SET EXERCISE:
All of the material below is to be returned exactly.

SUPPLIED MATERIAL:
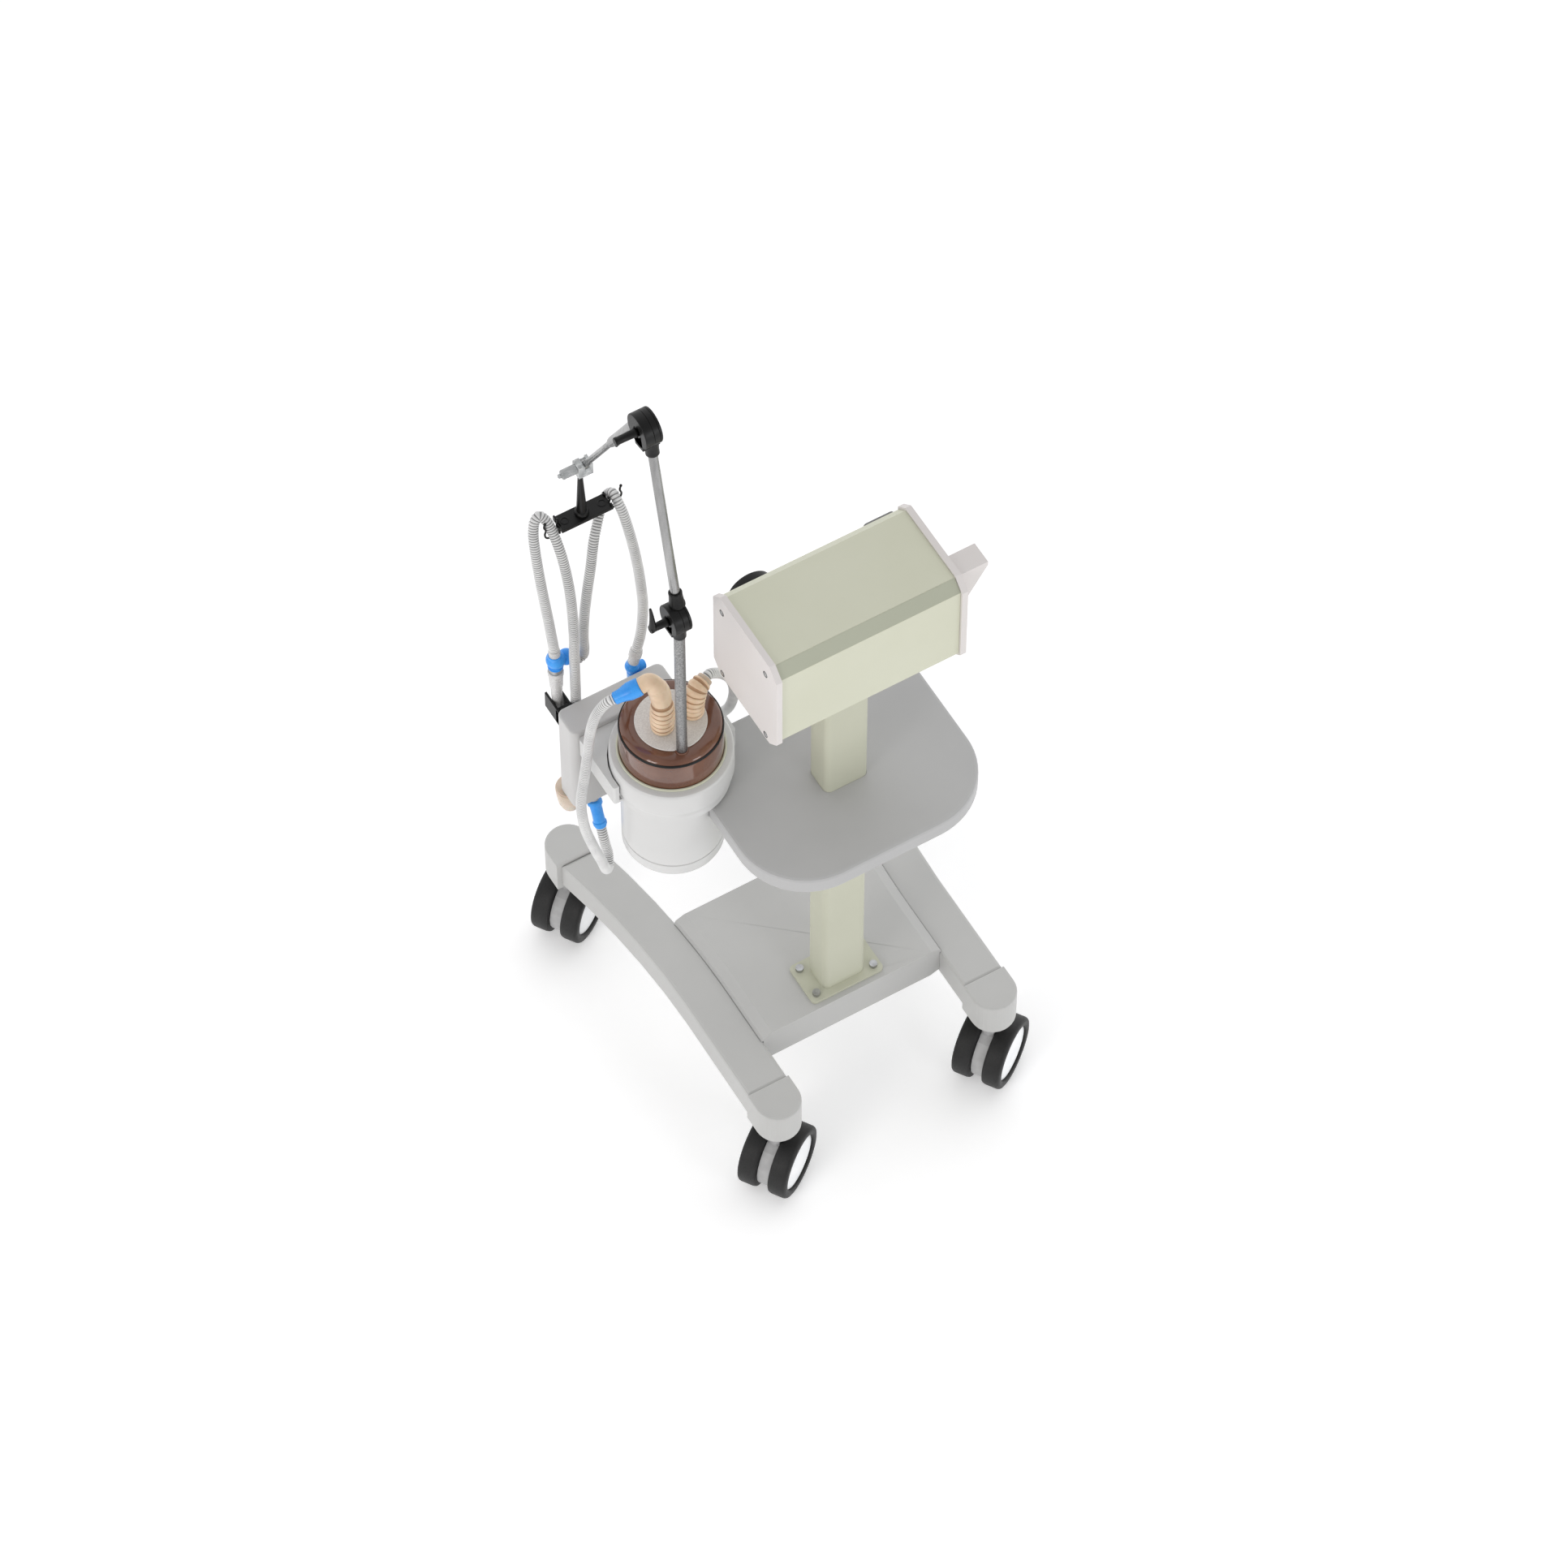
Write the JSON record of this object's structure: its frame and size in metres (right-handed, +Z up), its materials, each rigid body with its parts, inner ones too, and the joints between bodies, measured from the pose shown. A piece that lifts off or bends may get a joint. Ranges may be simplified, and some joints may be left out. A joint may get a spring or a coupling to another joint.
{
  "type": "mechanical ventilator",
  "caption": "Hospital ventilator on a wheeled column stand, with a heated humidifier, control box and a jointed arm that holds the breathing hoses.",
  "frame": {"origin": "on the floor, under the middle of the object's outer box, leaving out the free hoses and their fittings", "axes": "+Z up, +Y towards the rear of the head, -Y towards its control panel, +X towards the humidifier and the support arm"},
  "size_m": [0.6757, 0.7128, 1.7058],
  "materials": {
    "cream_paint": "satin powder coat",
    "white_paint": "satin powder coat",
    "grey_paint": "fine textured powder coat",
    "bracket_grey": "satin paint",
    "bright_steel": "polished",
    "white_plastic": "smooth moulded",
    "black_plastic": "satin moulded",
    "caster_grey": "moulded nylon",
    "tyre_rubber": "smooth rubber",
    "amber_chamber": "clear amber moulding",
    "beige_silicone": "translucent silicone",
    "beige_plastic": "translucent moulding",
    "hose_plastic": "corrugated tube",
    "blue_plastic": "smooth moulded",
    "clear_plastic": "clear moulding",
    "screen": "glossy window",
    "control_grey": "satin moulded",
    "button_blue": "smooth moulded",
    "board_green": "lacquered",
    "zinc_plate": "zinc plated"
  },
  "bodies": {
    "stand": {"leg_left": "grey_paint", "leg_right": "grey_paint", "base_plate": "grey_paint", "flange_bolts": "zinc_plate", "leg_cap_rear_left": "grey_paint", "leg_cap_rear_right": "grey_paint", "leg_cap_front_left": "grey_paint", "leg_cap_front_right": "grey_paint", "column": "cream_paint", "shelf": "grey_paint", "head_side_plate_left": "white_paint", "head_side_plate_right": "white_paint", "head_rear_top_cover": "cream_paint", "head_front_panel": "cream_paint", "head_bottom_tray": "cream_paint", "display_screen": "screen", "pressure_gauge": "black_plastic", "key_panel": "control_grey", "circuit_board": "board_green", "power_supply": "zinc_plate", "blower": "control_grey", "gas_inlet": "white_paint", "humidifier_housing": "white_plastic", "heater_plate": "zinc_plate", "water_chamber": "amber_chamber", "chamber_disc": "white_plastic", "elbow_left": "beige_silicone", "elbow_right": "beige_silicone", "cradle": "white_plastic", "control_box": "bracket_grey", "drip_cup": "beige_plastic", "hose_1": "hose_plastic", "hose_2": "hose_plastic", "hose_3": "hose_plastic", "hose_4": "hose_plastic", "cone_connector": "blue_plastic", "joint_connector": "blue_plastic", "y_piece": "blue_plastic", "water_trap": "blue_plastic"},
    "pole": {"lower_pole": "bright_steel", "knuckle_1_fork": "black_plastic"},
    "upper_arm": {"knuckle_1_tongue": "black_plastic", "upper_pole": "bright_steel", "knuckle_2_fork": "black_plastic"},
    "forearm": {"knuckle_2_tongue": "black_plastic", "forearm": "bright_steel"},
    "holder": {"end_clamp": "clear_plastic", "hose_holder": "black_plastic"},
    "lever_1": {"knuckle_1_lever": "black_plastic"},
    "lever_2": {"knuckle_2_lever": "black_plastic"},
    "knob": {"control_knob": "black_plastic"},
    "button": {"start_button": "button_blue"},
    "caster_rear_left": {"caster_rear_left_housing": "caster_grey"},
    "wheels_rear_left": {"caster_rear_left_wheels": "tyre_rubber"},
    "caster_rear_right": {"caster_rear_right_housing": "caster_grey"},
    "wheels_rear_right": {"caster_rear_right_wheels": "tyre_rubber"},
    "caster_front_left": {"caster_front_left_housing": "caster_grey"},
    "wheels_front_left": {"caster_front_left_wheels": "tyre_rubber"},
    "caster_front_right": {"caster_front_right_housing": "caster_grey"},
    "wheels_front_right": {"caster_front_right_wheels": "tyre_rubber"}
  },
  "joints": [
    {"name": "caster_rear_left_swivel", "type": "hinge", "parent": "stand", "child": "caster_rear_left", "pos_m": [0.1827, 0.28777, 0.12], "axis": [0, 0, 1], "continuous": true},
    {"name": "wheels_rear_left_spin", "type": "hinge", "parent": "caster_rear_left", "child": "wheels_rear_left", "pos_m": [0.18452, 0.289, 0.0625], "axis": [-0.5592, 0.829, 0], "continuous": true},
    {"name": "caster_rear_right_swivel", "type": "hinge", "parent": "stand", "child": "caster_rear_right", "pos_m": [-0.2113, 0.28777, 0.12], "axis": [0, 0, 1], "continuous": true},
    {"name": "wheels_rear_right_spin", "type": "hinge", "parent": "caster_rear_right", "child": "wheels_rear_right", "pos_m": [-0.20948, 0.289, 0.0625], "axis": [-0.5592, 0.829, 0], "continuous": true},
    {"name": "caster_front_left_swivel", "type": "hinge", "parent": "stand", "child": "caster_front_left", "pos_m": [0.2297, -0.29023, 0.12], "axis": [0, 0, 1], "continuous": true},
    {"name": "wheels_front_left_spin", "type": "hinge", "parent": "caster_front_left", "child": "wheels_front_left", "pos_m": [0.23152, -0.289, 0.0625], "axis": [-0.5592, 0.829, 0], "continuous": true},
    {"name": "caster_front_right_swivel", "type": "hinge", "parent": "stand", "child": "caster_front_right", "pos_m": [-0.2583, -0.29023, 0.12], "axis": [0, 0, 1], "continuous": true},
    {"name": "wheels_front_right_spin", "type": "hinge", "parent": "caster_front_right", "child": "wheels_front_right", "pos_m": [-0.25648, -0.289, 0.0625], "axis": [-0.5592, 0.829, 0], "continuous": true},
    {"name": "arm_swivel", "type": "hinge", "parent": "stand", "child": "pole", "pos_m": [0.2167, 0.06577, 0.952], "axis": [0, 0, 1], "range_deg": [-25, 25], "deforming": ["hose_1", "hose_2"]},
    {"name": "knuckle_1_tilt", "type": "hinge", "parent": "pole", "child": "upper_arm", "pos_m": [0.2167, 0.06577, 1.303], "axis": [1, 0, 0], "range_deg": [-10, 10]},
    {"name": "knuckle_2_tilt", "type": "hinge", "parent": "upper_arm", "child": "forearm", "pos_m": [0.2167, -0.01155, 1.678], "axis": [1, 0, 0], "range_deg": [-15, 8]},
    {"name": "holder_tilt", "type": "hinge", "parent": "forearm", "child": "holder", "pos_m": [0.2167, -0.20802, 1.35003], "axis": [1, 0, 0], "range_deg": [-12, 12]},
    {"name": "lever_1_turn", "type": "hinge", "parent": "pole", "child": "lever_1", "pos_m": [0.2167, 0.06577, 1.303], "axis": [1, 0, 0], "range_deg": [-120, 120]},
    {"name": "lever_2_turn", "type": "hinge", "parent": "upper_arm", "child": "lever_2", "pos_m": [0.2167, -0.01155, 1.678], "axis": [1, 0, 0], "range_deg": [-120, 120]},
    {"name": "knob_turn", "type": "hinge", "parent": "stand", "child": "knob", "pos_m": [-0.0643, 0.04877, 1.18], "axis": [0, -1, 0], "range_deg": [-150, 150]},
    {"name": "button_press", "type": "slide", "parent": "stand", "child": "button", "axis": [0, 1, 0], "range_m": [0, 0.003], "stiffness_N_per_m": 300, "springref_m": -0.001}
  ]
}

FINAL ANSWER:
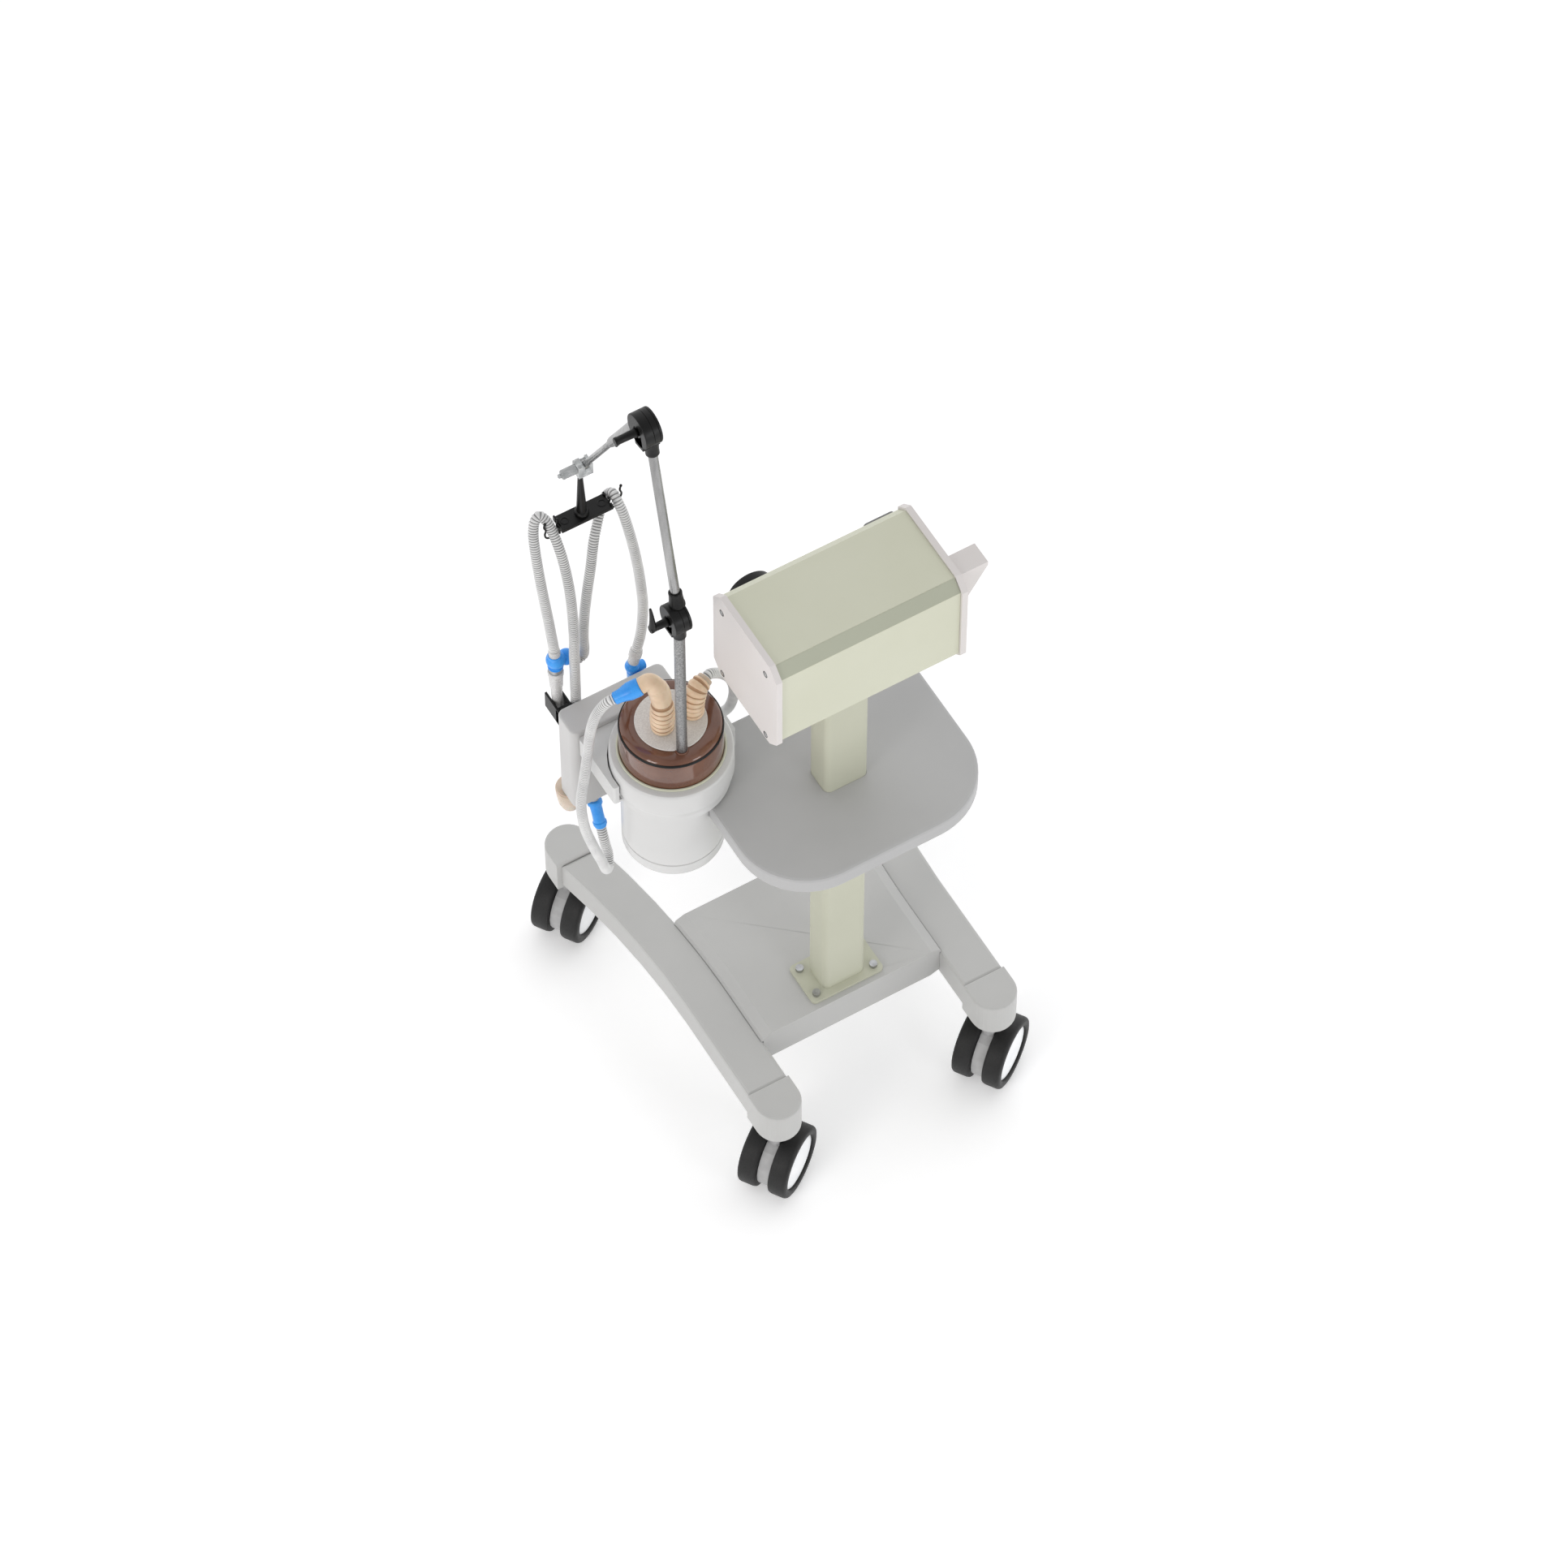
Write the JSON record of this object's structure: its frame and size in metres (right-handed, +Z up), its materials, each rigid body with its parts, inner ones too, and the joints between bodies, measured from the pose shown. A piece that lifts off or bends may get a joint. Ranges may be simplified, and some joints may be left out. A joint may get a spring or a coupling to another joint.
{
  "type": "mechanical ventilator",
  "caption": "Hospital ventilator on a wheeled column stand, with a heated humidifier, control box and a jointed arm that holds the breathing hoses.",
  "frame": {"origin": "on the floor, under the middle of the object's outer box, leaving out the free hoses and their fittings", "axes": "+Z up, +Y towards the rear of the head, -Y towards its control panel, +X towards the humidifier and the support arm"},
  "size_m": [0.6757, 0.7128, 1.7058],
  "materials": {
    "cream_paint": "satin powder coat",
    "white_paint": "satin powder coat",
    "grey_paint": "fine textured powder coat",
    "bracket_grey": "satin paint",
    "bright_steel": "polished",
    "white_plastic": "smooth moulded",
    "black_plastic": "satin moulded",
    "caster_grey": "moulded nylon",
    "tyre_rubber": "smooth rubber",
    "amber_chamber": "clear amber moulding",
    "beige_silicone": "translucent silicone",
    "beige_plastic": "translucent moulding",
    "hose_plastic": "corrugated tube",
    "blue_plastic": "smooth moulded",
    "clear_plastic": "clear moulding",
    "screen": "glossy window",
    "control_grey": "satin moulded",
    "button_blue": "smooth moulded",
    "board_green": "lacquered",
    "zinc_plate": "zinc plated"
  },
  "bodies": {
    "stand": {"leg_left": "grey_paint", "leg_right": "grey_paint", "base_plate": "grey_paint", "flange_bolts": "zinc_plate", "leg_cap_rear_left": "grey_paint", "leg_cap_rear_right": "grey_paint", "leg_cap_front_left": "grey_paint", "leg_cap_front_right": "grey_paint", "column": "cream_paint", "shelf": "grey_paint", "head_side_plate_left": "white_paint", "head_side_plate_right": "white_paint", "head_rear_top_cover": "cream_paint", "head_front_panel": "cream_paint", "head_bottom_tray": "cream_paint", "display_screen": "screen", "pressure_gauge": "black_plastic", "key_panel": "control_grey", "circuit_board": "board_green", "power_supply": "zinc_plate", "blower": "control_grey", "gas_inlet": "white_paint", "humidifier_housing": "white_plastic", "heater_plate": "zinc_plate", "water_chamber": "amber_chamber", "chamber_disc": "white_plastic", "elbow_left": "beige_silicone", "elbow_right": "beige_silicone", "cradle": "white_plastic", "control_box": "bracket_grey", "drip_cup": "beige_plastic", "hose_1": "hose_plastic", "hose_2": "hose_plastic", "hose_3": "hose_plastic", "hose_4": "hose_plastic", "cone_connector": "blue_plastic", "joint_connector": "blue_plastic", "y_piece": "blue_plastic", "water_trap": "blue_plastic"},
    "pole": {"lower_pole": "bright_steel", "knuckle_1_fork": "black_plastic"},
    "upper_arm": {"knuckle_1_tongue": "black_plastic", "upper_pole": "bright_steel", "knuckle_2_fork": "black_plastic"},
    "forearm": {"knuckle_2_tongue": "black_plastic", "forearm": "bright_steel"},
    "holder": {"end_clamp": "clear_plastic", "hose_holder": "black_plastic"},
    "lever_1": {"knuckle_1_lever": "black_plastic"},
    "lever_2": {"knuckle_2_lever": "black_plastic"},
    "knob": {"control_knob": "black_plastic"},
    "button": {"start_button": "button_blue"},
    "caster_rear_left": {"caster_rear_left_housing": "caster_grey"},
    "wheels_rear_left": {"caster_rear_left_wheels": "tyre_rubber"},
    "caster_rear_right": {"caster_rear_right_housing": "caster_grey"},
    "wheels_rear_right": {"caster_rear_right_wheels": "tyre_rubber"},
    "caster_front_left": {"caster_front_left_housing": "caster_grey"},
    "wheels_front_left": {"caster_front_left_wheels": "tyre_rubber"},
    "caster_front_right": {"caster_front_right_housing": "caster_grey"},
    "wheels_front_right": {"caster_front_right_wheels": "tyre_rubber"}
  },
  "joints": [
    {"name": "caster_rear_left_swivel", "type": "hinge", "parent": "stand", "child": "caster_rear_left", "pos_m": [0.1827, 0.28777, 0.12], "axis": [0, 0, 1], "continuous": true},
    {"name": "wheels_rear_left_spin", "type": "hinge", "parent": "caster_rear_left", "child": "wheels_rear_left", "pos_m": [0.18452, 0.289, 0.0625], "axis": [-0.5592, 0.829, 0], "continuous": true},
    {"name": "caster_rear_right_swivel", "type": "hinge", "parent": "stand", "child": "caster_rear_right", "pos_m": [-0.2113, 0.28777, 0.12], "axis": [0, 0, 1], "continuous": true},
    {"name": "wheels_rear_right_spin", "type": "hinge", "parent": "caster_rear_right", "child": "wheels_rear_right", "pos_m": [-0.20948, 0.289, 0.0625], "axis": [-0.5592, 0.829, 0], "continuous": true},
    {"name": "caster_front_left_swivel", "type": "hinge", "parent": "stand", "child": "caster_front_left", "pos_m": [0.2297, -0.29023, 0.12], "axis": [0, 0, 1], "continuous": true},
    {"name": "wheels_front_left_spin", "type": "hinge", "parent": "caster_front_left", "child": "wheels_front_left", "pos_m": [0.23152, -0.289, 0.0625], "axis": [-0.5592, 0.829, 0], "continuous": true},
    {"name": "caster_front_right_swivel", "type": "hinge", "parent": "stand", "child": "caster_front_right", "pos_m": [-0.2583, -0.29023, 0.12], "axis": [0, 0, 1], "continuous": true},
    {"name": "wheels_front_right_spin", "type": "hinge", "parent": "caster_front_right", "child": "wheels_front_right", "pos_m": [-0.25648, -0.289, 0.0625], "axis": [-0.5592, 0.829, 0], "continuous": true},
    {"name": "arm_swivel", "type": "hinge", "parent": "stand", "child": "pole", "pos_m": [0.2167, 0.06577, 0.952], "axis": [0, 0, 1], "range_deg": [-25, 25], "deforming": ["hose_1", "hose_2"]},
    {"name": "knuckle_1_tilt", "type": "hinge", "parent": "pole", "child": "upper_arm", "pos_m": [0.2167, 0.06577, 1.303], "axis": [1, 0, 0], "range_deg": [-10, 10]},
    {"name": "knuckle_2_tilt", "type": "hinge", "parent": "upper_arm", "child": "forearm", "pos_m": [0.2167, -0.01155, 1.678], "axis": [1, 0, 0], "range_deg": [-15, 8]},
    {"name": "holder_tilt", "type": "hinge", "parent": "forearm", "child": "holder", "pos_m": [0.2167, -0.20802, 1.35003], "axis": [1, 0, 0], "range_deg": [-12, 12]},
    {"name": "lever_1_turn", "type": "hinge", "parent": "pole", "child": "lever_1", "pos_m": [0.2167, 0.06577, 1.303], "axis": [1, 0, 0], "range_deg": [-120, 120]},
    {"name": "lever_2_turn", "type": "hinge", "parent": "upper_arm", "child": "lever_2", "pos_m": [0.2167, -0.01155, 1.678], "axis": [1, 0, 0], "range_deg": [-120, 120]},
    {"name": "knob_turn", "type": "hinge", "parent": "stand", "child": "knob", "pos_m": [-0.0643, 0.04877, 1.18], "axis": [0, -1, 0], "range_deg": [-150, 150]},
    {"name": "button_press", "type": "slide", "parent": "stand", "child": "button", "axis": [0, 1, 0], "range_m": [0, 0.003], "stiffness_N_per_m": 300, "springref_m": -0.001}
  ]
}